Melaka Zoo The Melaka Zoo is home to more than 200 species ofanimals found in Southeast Asia and Africa.
Cheng Ho Cultural Museum This museum located in Bandar Hilir is filled with artefacts related to Admiral Cheng Ho who sailed to Melaka from China in the 15th century. There are about 2,000 historical items related to Cheng Ho and the Ming Dynasty being displayed at the museum, including crockery, coins, the Cheng Ho Well, clothing and a
replica of Cheng Ho’s ship.
Tanjung Tuan The westernmost tip of Peninsular Malaysia, Tanjung Tuan was formerly known as Cape Rachado. The 18th century lighthouse there was built at its promontory to guide sailing ships safely to Melaka. The cape consists of a 65ha coastal forest cum recreational forest which serves as a sanctuary for migratory raptors
from colder climes.
Islands Off the Melaka coast are a cluster of islands, the largest being Pulau Besar and Pulau Upeh. Pulau Besar offers sandy beaches, beachfront chalets, beach activities and golfing. Pulau Upeh is a quiet island getaway for nature lovers and provides visitors the opportunity to see the rare Hawksbill turtle.
Antiques Jonker Street (renamed Jalan Hang Jebat) in the older section of the city is a haven for antique collectors and bargain hunters. Authentic artefacts and relics, some dating as far back as 300 years, can be found among a host of interesting collectibles, each with its own history and mystery.

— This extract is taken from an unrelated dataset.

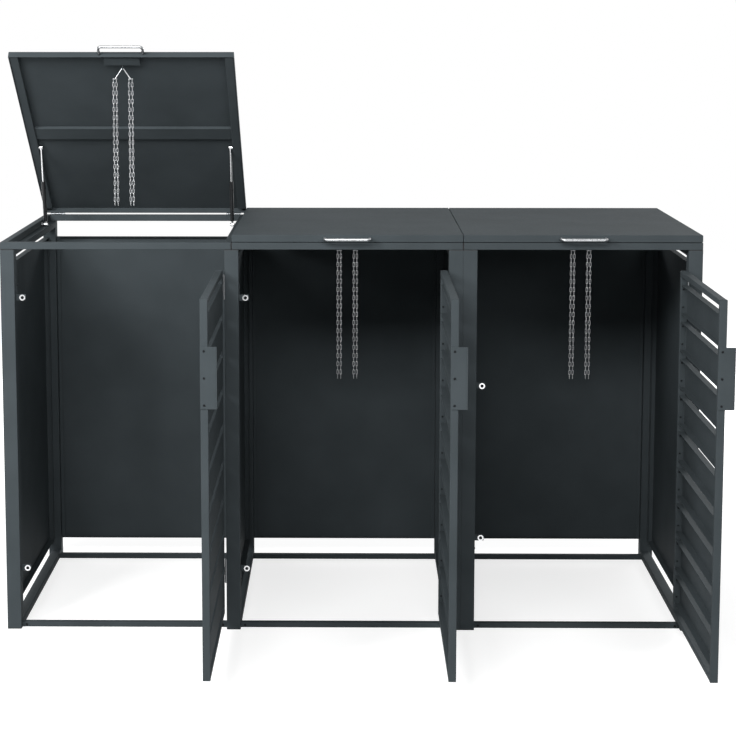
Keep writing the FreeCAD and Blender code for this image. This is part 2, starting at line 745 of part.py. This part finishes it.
def chain_set(bay, is_open):
    middle = (bay[0] + bay[1]) / 2.0
    y, z = lid_point((EYE_Y, EYE_Z), OPEN_ANGLE if is_open else 0.0)
    foot = z - HOOK_DROP
    tail = STRAND_OFF + HOOK_TAIL
    hook = [rod_x(middle - HOOK_TOP, middle + HOOK_TOP, y, z, HOOK_R)]
    for side in (-1, 1):
        top = (middle + side * HOOK_TOP, y, z)
        low = (middle + side * HOOK_SPREAD, y, foot)
        hook.append(rod(top, low, HOOK_R))
        hook.append(Part.makeSphere(HOOK_R, V(*top)))
        hook.append(Part.makeSphere(HOOK_R, V(*low)))
        hook.append(rod_x(low[0] - tail, low[0] + tail, y, foot, HOOK_TAIL_R))
    made = [fuse(hook)]
    flat = one_link()
    crossed = turn(flat, (0, 0, 0), (0, 0, 1), 90)
    first = foot + HOOK_TAIL_R + LINK_SLACK - LINK_INNER / 2.0
    for side in (-1, 1):
        for offset in (-STRAND_OFF, STRAND_OFF):
            x = middle + side * HOOK_SPREAD + offset
            for index in range(LINKS):
                link = (flat if index % 2 == 0 else crossed).copy()
                link.translate(V(x, y, first - index * LINK_PITCH))
                made.append(link)
    return made


def make_lids():
    for number, bay in enumerate(BAYS, 1):
        is_open = number == 1
        put = open_lid if is_open else (lambda shape: shape)
        name = "lid_%d_" % number
        save(name + "panel", [put(lid_panel(bay))])
        save(name + "braces", [put(s) for s in lid_braces(bay)])
        save(name + "handle", [put(handle(bay))])
        save(name + "handle_plate", [put(handle_plate(bay))])
        save(name + "hinge_leaves", [put(s) for s in lid_hinge_leaves(bay)])
        save(name + "strut_cylinders", strut_cylinders(bay, is_open))
        save(name + "strut_rods", strut_rods(bay, is_open))
        save(name + "chains", chain_set(bay, is_open))


# Doors, drawn closed and then opened by a quarter turn

def door_span(bay):
    """Left and right side of the closed door."""
    right = bay[3] - DOOR_GAP
    return (right - DOOR_WIDE, right)


def door_frame(bay):
    x0, x1 = door_span(bay)
    stiles = [tube(x0, x0 + DOOR_BAR, 0, DOOR_THICK, DOOR_LOW, DOOR_HIGH, "z", SHEET),
              tube(x1 - DOOR_BAR, x1, 0, DOOR_THICK, DOOR_LOW, DOOR_HIGH, "z", SHEET)]
    rails = [tube(x0 + DOOR_BAR, x1 - DOOR_BAR, 0, DOOR_THICK, low, low + DOOR_BAR, "x", SHEET)
             for low in (DOOR_LOW, DOOR_HIGH - DOOR_BAR)]
    return stiles + rails


def slat_top(index):
    return DOOR_HIGH - DOOR_BAR - SLAT_GAP - index * (SLAT_HIGH + SLAT_GAP)


def slat(bay, index):
    """Folded channel, flat face outside, with a tab with a cut corner at each end."""
    edge0, edge1 = door_span(bay)
    x0, x1 = edge0 + DOOR_BAR, edge1 - DOOR_BAR
    top = slat_top(index)
    low = top - SLAT_HIGH
    t = SLAT_SHEET
    back = SLAT_BACK
    shell = box(x0, x1, SLAT_FRONT, back, low, top)
    inner = box(x0 + t, x1 - t, SLAT_FRONT + t, back + 1, low + t, top - t)
    deep, high = SLAT_CORNER
    corner = [V(0, back + 1, low + t), V(0, back + 1, low + high), V(0, back - deep, low + t), V(0, back + 1, low + t)]
    wedge = Part.Face(Part.makePolygon(corner)).extrude(V(t + 0.001, 0, 0))
    first = wedge.copy()
    first.translate(V(x0 - 0.001, 0, 0))
    second = wedge.copy()
    second.translate(V(x1 - t, 0, 0))
    return shell.cut(inner).cut(fuse([first, second]))


def pull_plate(bay):
    """Flat plate on the door's free edge that stands out in front as a pull."""
    edge = door_span(bay)[0]
    z0 = PULL_LOW
    z1 = PULL_LOW + PULL_HIGH
    flat = box(edge - PULL_THICK, edge, -PULL_OUT, DOOR_THICK, z0, z1)
    lip = box(edge - PULL_LIP, edge, -PULL_OUT, PULL_LIP_THICK - PULL_OUT, z0, z1)
    return fuse([flat, lip])


def door_screws(bay):
    screws = []
    edge0, edge1 = door_span(bay)
    left_tab = edge0 + DOOR_BAR + SLAT_SHEET
    right_tab = edge1 - DOOR_BAR - SLAT_SHEET
    for index in range(SLATS):
        for down in SLAT_SCREW_DOWNS:
            z = slat_top(index) - down
            screws.append(pan_screw((left_tab, SLAT_SCREW_Y, z), (-1, 0, 0), SLAT_SCREW))
            screws.append(pan_screw((right_tab, SLAT_SCREW_Y, z), (1, 0, 0), SLAT_SCREW))
    for up in PULL_SCREW_UPS:
        screws.append(pan_screw((edge0 - PULL_THICK, PULL_SCREW_Y, PULL_LOW + up), (1, 0, 0), PULL_SCREW))
    return screws


def door_hinge_leaves(bay):
    ax, ay = door_axis(bay)
    edge = door_span(bay)[1]
    half = DOOR_KNUCKLE_HALF
    leaves = []
    for centre in HINGE_CENTRES:
        z0 = centre - LEAF_HIGH / 2.0
        z1 = centre + LEAF_HIGH / 2.0
        leaf = box(edge, edge + SHEET, DOOR_LEAF_IN, DOOR_LEAF_IN + DOOR_LEAF_MOVING, z0, z1)
        neck = box(edge, edge + SHEET, ay + SHEET, DOOR_LEAF_IN + SHEET, centre - half, centre + half)
        barrel = rod_z(ax, ay, centre - half, centre + half, DOOR_KNUCKLE_R)
        bore = rod_z(ax, ay, centre - half - 1, centre + half + 1, BORE_R)
        leaves.append(fuse([leaf, neck, barrel]).cut(bore))
    return leaves


def make_doors():
    for number, bay in enumerate(BAYS, 1):
        ax, ay = door_axis(bay)

        def put(shape):
            return turn(shape, (ax, ay, 0), (0, 0, 1), 90)

        name = "door_%d_" % number
        save(name + "frame", [put(s) for s in door_frame(bay)])
        save(name + "louvres", [put(slat(bay, i)) for i in range(SLATS)])
        save(name + "pull_plate", [put(pull_plate(bay))])
        save(name + "screws", [put(s) for s in door_screws(bay)])
        save(name + "hinge_leaves", [put(s) for s in door_hinge_leaves(bay)])


make_posts()
make_caps()
make_top_rails()
make_lower_rails()
make_panels()
make_catches()
make_frame_screws()
save("hinge_pins", make_door_hinges() + make_lid_hinges())
make_frame_studs()
make_lids()
make_doors()
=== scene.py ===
"""Look of the wheelie bin store: materials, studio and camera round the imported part."""
import json
import math

import bpy
from mathutils import Euler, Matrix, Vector

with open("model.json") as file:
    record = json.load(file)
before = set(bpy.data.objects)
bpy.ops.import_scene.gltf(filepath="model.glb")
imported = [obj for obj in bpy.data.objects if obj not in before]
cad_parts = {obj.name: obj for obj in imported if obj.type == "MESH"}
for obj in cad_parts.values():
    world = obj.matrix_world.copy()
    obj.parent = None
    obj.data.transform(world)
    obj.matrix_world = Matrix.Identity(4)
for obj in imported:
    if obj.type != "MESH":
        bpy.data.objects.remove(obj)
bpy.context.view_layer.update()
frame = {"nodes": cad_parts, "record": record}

NODES = frame["nodes"]
SLOT_OF = {part["node"]: part["material_slot"] for part in frame["record"]["subparts"]}

# Colours, linear
ANTHRACITE = (0.037, 0.045, 0.049)
ANTHRACITE_PALE = (0.045, 0.054, 0.059)
# Paler grey that the coat's edges are mixed towards: a painted highlight
EDGE_HIGHLIGHT_GREY = (0.085, 0.098, 0.104)
PLASTIC_BLACK = (0.014, 0.015, 0.016)
PLASTIC_GREY = (0.024, 0.025, 0.026)
STEEL = (0.30, 0.31, 0.32)
STEEL_DULL = (0.17, 0.18, 0.19)
CHAIN_BRIGHT = (0.52, 0.53, 0.54)
CHAIN_DULL = (0.24, 0.25, 0.26)
SATIN = (0.42, 0.43, 0.44)
SATIN_DULL = (0.30, 0.31, 0.32)
CHROME = (0.80, 0.81, 0.82)
CHROME_DULL = (0.62, 0.63, 0.64)
STRUT_BLACK = (0.010, 0.011, 0.012)
# Lighter colour at the edges of the strut's black cylinder
STRUT_EDGE_PALE = (0.024, 0.026, 0.028)
SCREW_BLACK = (0.004, 0.005, 0.006)
# Lighter colour at the edges of the dark screws
SCREW_EDGE_PALE = (0.022, 0.024, 0.026)

# Lower pivot of the struts on the frame, Y and Z in metres, and how far its bright eye reaches
STRUT_PIVOT = (0.574, 1.1175)
STRUT_EYE = 0.0105
STRUT_EYE_BLUR = 0.0003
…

For those arriving by air at the Kuala Lumpur International Airport, you can get to Melaka by taxi or air-conditioned coaches. Melaka is a 2-hour drive from Kuala Lumpur and 2 hours from Johor Bahru. Melaka is a popular stop-over destination for cruise ships. Ferries also ply between Melaka and Dumai in Sumatra. The Batu Berendam airfield also receives flights from Indonesia.